Absolutely not, none of these "quotes" are representative of Talmudic, Rabbinic, or mainstream Jewish belief.
These quotes are either mistranslated or taken completely out of context.
Furthermore, most major commentators say that most, if not all the references to the idol worshipers in the Talmud do not apply to modern-day Gentiles.
Without a mastery of the original language of the source i.e.. Aramaic and Mishnaic Hebrew, it is impossible to pass judgment on the material at hand, and the nuances involved in the text are only privy to those who have spent a large amount of time and investment in understanding them.

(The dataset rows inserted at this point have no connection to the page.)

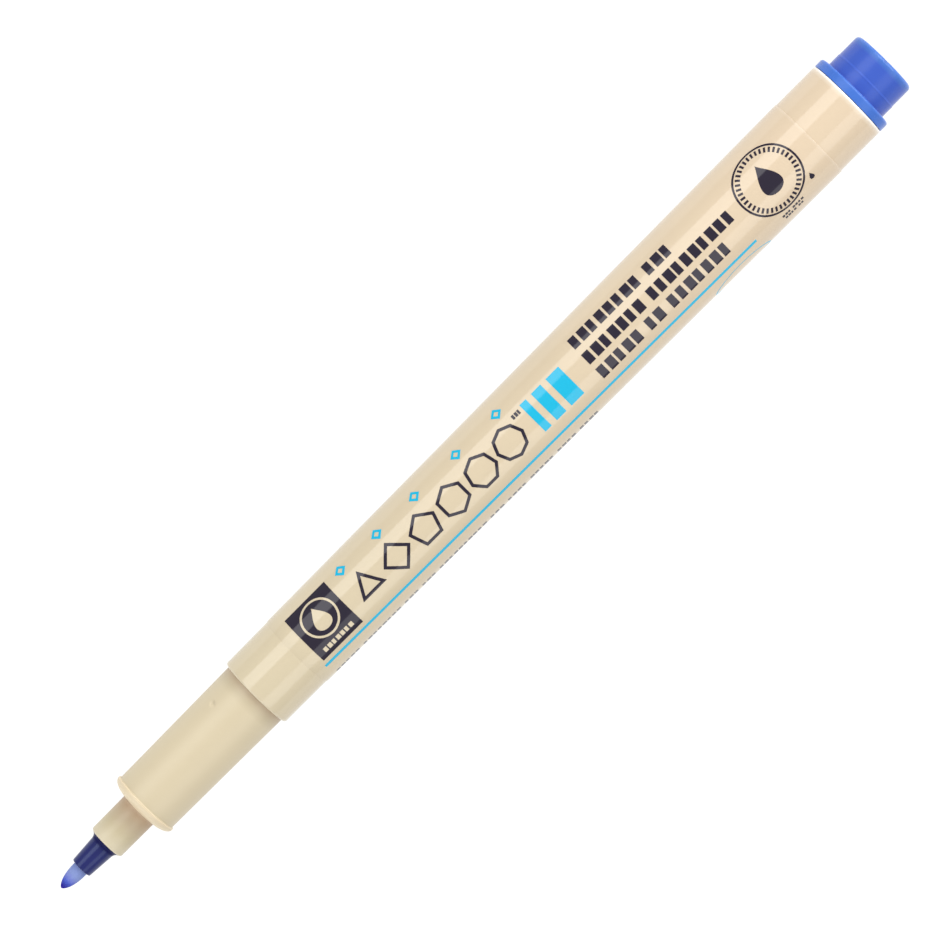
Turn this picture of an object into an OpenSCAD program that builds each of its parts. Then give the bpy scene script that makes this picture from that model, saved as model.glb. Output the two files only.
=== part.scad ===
// Calligraphy marker with its cap off, lying along X: the nib points to -X and the tail to +X.
// The origin is on the surface that the pen lies on, under the middle of its length.
// Places along the pen are distances from the tip of the nib, and outlines are [radius, distance].

/* [Barrel] */
// Distance from the tip of the nib to the barrel's mouth
barrel_start = 30.25; // [29.8:0.05:30.4]
// Length of the barrel
barrel_len = 91.48; // [90.8:0.02:91.8]
// Outside diameter at the mouth
mouth_d = 9.09; // [8.9:0.05:9.3]
// Outside diameter of the plain length at the rear
rear_d = 10.09; // [10:0.03:10.3]
// Length of the plain cylinder at the rear
rear_len = 5.98; // [5:0.02:7]
// Outside corner radius at the mouth
mouth_round = 0.27; // [0.1:0.01:0.35]

/* [Printed film] */
// Distance from the barrel's mouth to the film's front edge
film_inset = 6.3; // [4:0.1:8]
// Thickness of the film
film_t = 0.07; // [0.05:0.01:0.1]
// Gap along the underside between the film's two long edges
film_gap = 1.2; // [0.5:0.1:2]

/* [Front section] */
// Distance from the tip of the nib to the front face of the nose tube
nose_start = 7; // [6.8:0.02:7]
// Outside diameter of the nose tube
nose_d = 4.4; // [4.3:0.05:4.6]
// Distance from the tip of the nib to the front face of the rim
rim_start = 12.2; // [11.8:0.05:12.5]
// Outside diameter of the rim
rim_d = 8.24; // [8.15:0.03:8.3]
// Length of the rim's rounded front
rim_round = 0.9; // [0.5:0.05:1.1]
// Diameter of the grip just behind the rim
grip_front_d = 7.86; // [7.7:0.02:8]
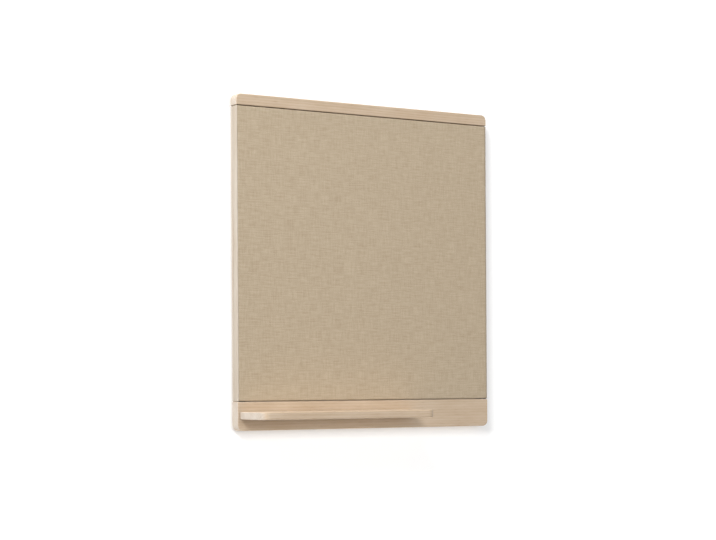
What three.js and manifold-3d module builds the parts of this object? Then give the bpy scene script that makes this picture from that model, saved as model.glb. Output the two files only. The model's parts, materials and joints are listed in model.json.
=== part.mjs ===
// A wall-hung pin board: a linen-covered pin panel in an oak frame, with a small oak shelf.
// Lengths are in millimetres: +X to the viewer's right, +Y into the wall, +Z up.
// The origin is the centre of the wall cleat's back face, and the wall is the plane y = 0.

import * as THREE from 'three';
import { mergeVertices } from 'three/addons/utils/BufferGeometryUtils.js';
import Module from 'manifold-3d';

const wasm = await Module();
wasm.setup();

// Board
const boardWidth = 680;
const boardHeight = 750;
const frameDepth = 28.5;
const wallGap = 1.5;
const topRailHeight = 25;
const bottomRailHeight = 64.5;
const cornerRadius = 13;
const arris = 1.6;

// Shadow gaps between the rails and what lies between them
const seamWidth = 2;
const seamDepth = 1.2;
const stileInset = 0.6;
const lipWidth = 2.2;
const grooveWidth = 1.4;
const grooveDepth = 1.4;
const grooveFromBack = 9.3;

// Clearances
const fit = 0.3;
const holeFit = 0.15;
const overrun = 3;

// Pin panel, and the seats that carry it and the back panel
const panelDepth = 12;
const linenThickness = 0.8;
const linenRound = 2;
const hemWidth = 30;
const panelSeat = 8;
const backPanelSeat = 13.5;
const backPanelThickness = 4;

// Shelf
const shelfLength = 454;
const shelfReach = 105;
const shelfThickness = 17;
const shelfCornerRadius = 20;
const shelfArris = 2;
const shelfLeftMargin = 6;
const shelfUnderside = 25.5;

// Hanging cleats
const cleatLength = 440;
const boardCleatHeight = 40;
const wallCleatHeight = 45;
const cleatClearance = 0.9;
const wallScrewHoleRadius = 2.5;
const wallScrewHeadRadius = 5;
const wallScrewHeadDepth = 2.5;

// Dowels
const frameDowelRadius = 3;
const frameDowelGrip = 13;
const frameDowelSpacing = 10;
const shelfDowelRadius = 4;
const shelfDowelGrip = 18;

// Screws: shank and head radius, head height, point, and the drive sunk into the head
const smallScrew = { shank: 1.5, head: 3, sink: 1.5, point: 3, drive: 1, driveDepth: 1 };
const cleatScrew = { shank: 1.75, head: 3.5, sink: 2, point: 3, drive: 1.2, driveDepth: 1.2 };
const shelfScrew = { shank: 2, head: 4, sink: 2.2, point: 4, drive: 1.4, driveDepth: 1.4 };
const frameScrewBite = 9.7;
const panelScrewBite = 5;
const cleatScrewBite = 2.7;
const shelfScrewBite = 28;
const shelfCounterbore = 9;
const shelfCounterboreFit = 0.6;

// Staples
const stapleWidth = 10;
const stapleLeg = 6;
const stapleWire = 0.5;
const stapleWireWidth = 1;
const stapleFromEdge = 20;

// Bumpers
const bumperRadius = 8;
const bumperFromSide = 40;
const bumperFromBottom = 20;

// Where repeated fasteners stand, as shares of the length that carries them
const stapleShares = [-0.32, 0, 0.32];
const sideScrewShares = [-0.38, 0, 0.38];
const railScrewShares = [-0.25, 0.25];
const panelScrewColumnShares = [-0.33, 0.33];
const panelScrewRowShares = [-0.36, 0, 0.36];
const cleatScrewShares = [-0.42, -0.14, 0.14, 0.42];
const cleatScrewHeightShare = 0.36;
const wallHoleHeightShare = 0.1;
const shelfScrewShares = [-0.4, 0, 0.4];
const shelfDowelShares = [-0.2, 0.2];

// Counts of flat faces
const cornerSteps = 6;
const arrisSteps = 2;
const dowelSides = 16;
const screwSides = 10;
const bumperSides = 24;
const quarterTurn = Math.PI / 2;

// Depths from the wall: front is negative
const frontY = -(wallGap + frameDepth);
const backY = -wallGap;
const panelBackY = frontY + panelDepth;
const seatY = panelBackY + fit;
const stapleTopY = panelBackY + holeFit + stapleWire;
const backPanelFrontY = stapleTopY + holeFit;
const backPanelBackY = backPanelFrontY + backPanelThickness;
const ledgeY = backPanelBackY + fit;
const ledgeDepth = backY - ledgeY;
const cleatThickness = ledgeDepth - cleatClearance;
const boardCleatBackY = ledgeY + cleatThickness;

// Screw lengths, from what each one passes through
const coreBackY = panelBackY - linenThickness - fit;
const frameScrewLength = backPanelThickness + fit + frameScrewBite;
const panelScrewLength = backPanelBackY - coreBackY + panelScrewBite;
const cleatScrewLength = cleatThickness + fit + cleatScrewBite;
const shelfScrewLength = frameDepth + fit - shelfCounterbore + shelfScrewBite;

// Heights above the board's bottom edge
const middleLow = bottomRailHeight + seamWidth;
const middleHigh = boardHeight - topRailHeight - seamWidth;
const backPanelLow = middleLow + panelSeat + fit;
const backPanelHigh = middleHigh - panelSeat - fit;
const ledgeLow = backPanelLow + backPanelSeat;
const ledgeHigh = backPanelHigh - backPanelSeat;
const boardCleatHigh = ledgeHigh - fit;
const boardCleatLow = boardCleatHigh - boardCleatHeight;
const bevelGap = fit * Math.SQRT2;
const originHeight = boardCleatLow - bevelGap + boardCleatBackY - wallCleatHeight / 2;

// Half widths from the board's middle
const stileOuter = boardWidth / 2 - stileInset;
const panelHalf = stileOuter - lipWidth - fit;
const seatEdge = panelHalf - panelSeat;
const backPanelHalf = seatEdge - fit;
const stileInner = backPanelHalf - backPanelSeat;
const ledgeHalf = stileInner - fit;

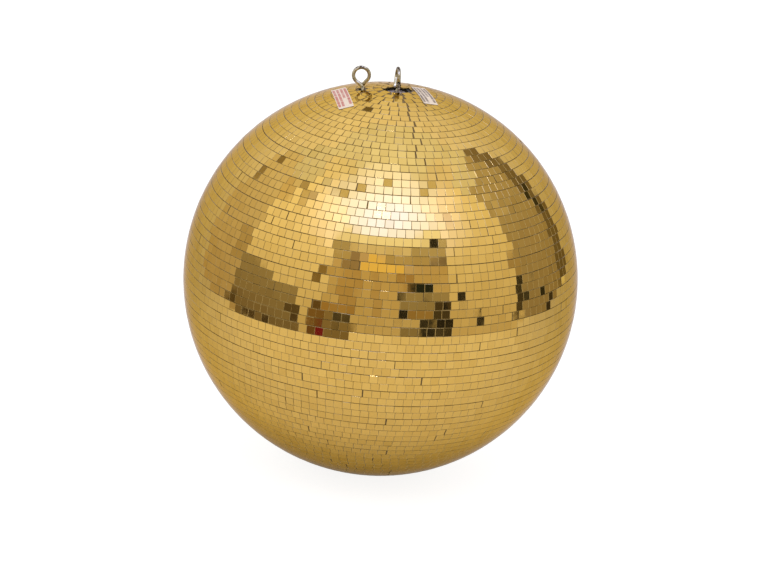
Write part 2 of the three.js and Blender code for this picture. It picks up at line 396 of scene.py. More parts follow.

It should be understood as well, that Jewish Law culled from the Talmud is an intricate body of rules, and each rule has its parameters and limits, and with that just like in any respectable set of laws and subset of laws, there will always be technical aspects to it that carries with it dispensations and scenarios that fall outside the bottom line "obligation". So too, regarding the "give and take"; known in Talmudic parlance as the Shakla V'tarya, of the Talmud when discussing and fleshing out the Law discussed, in order to fully understand the Law at hand in its fullness, full intellectual investigation requires a discussion of scenarios which are not practically feasible, and may even seem beyond the pale of normalcy, and completely impractical, but in order to find and feel out the parameters and boundaries of where the law applies and ends.
This approach is common in any normal university setting (especially Law School). Go into any classroom discussing civil rights and other social issues, and one will hear seemingly wacky discussions and scenarios seriously discussed such as "whether animals should be thought of as owned by humans, and whether that is needed to confer civil rights to animals" (as suggested by Cass Sunstien Here who claimed he does not believe that in a policy sense, but was only discussing it philosophically). These types of theoretical discussions are implicitly accepted as legitimate, for we understand that in the interest of investigation, ideas are tested and taken seriously. So too in the Talmud, in order to fully grasp the parameters of the Law and subject under discussion, ideas are discussed seriously and openly in order to push the discussion for more clarity.
Thus, a large part of these "quotes" are not representative of accepted, peer-reviewed and majority ruled Jewish opinion, as some of these comments were cherry picked straight out of the middle of a long detailed discussion.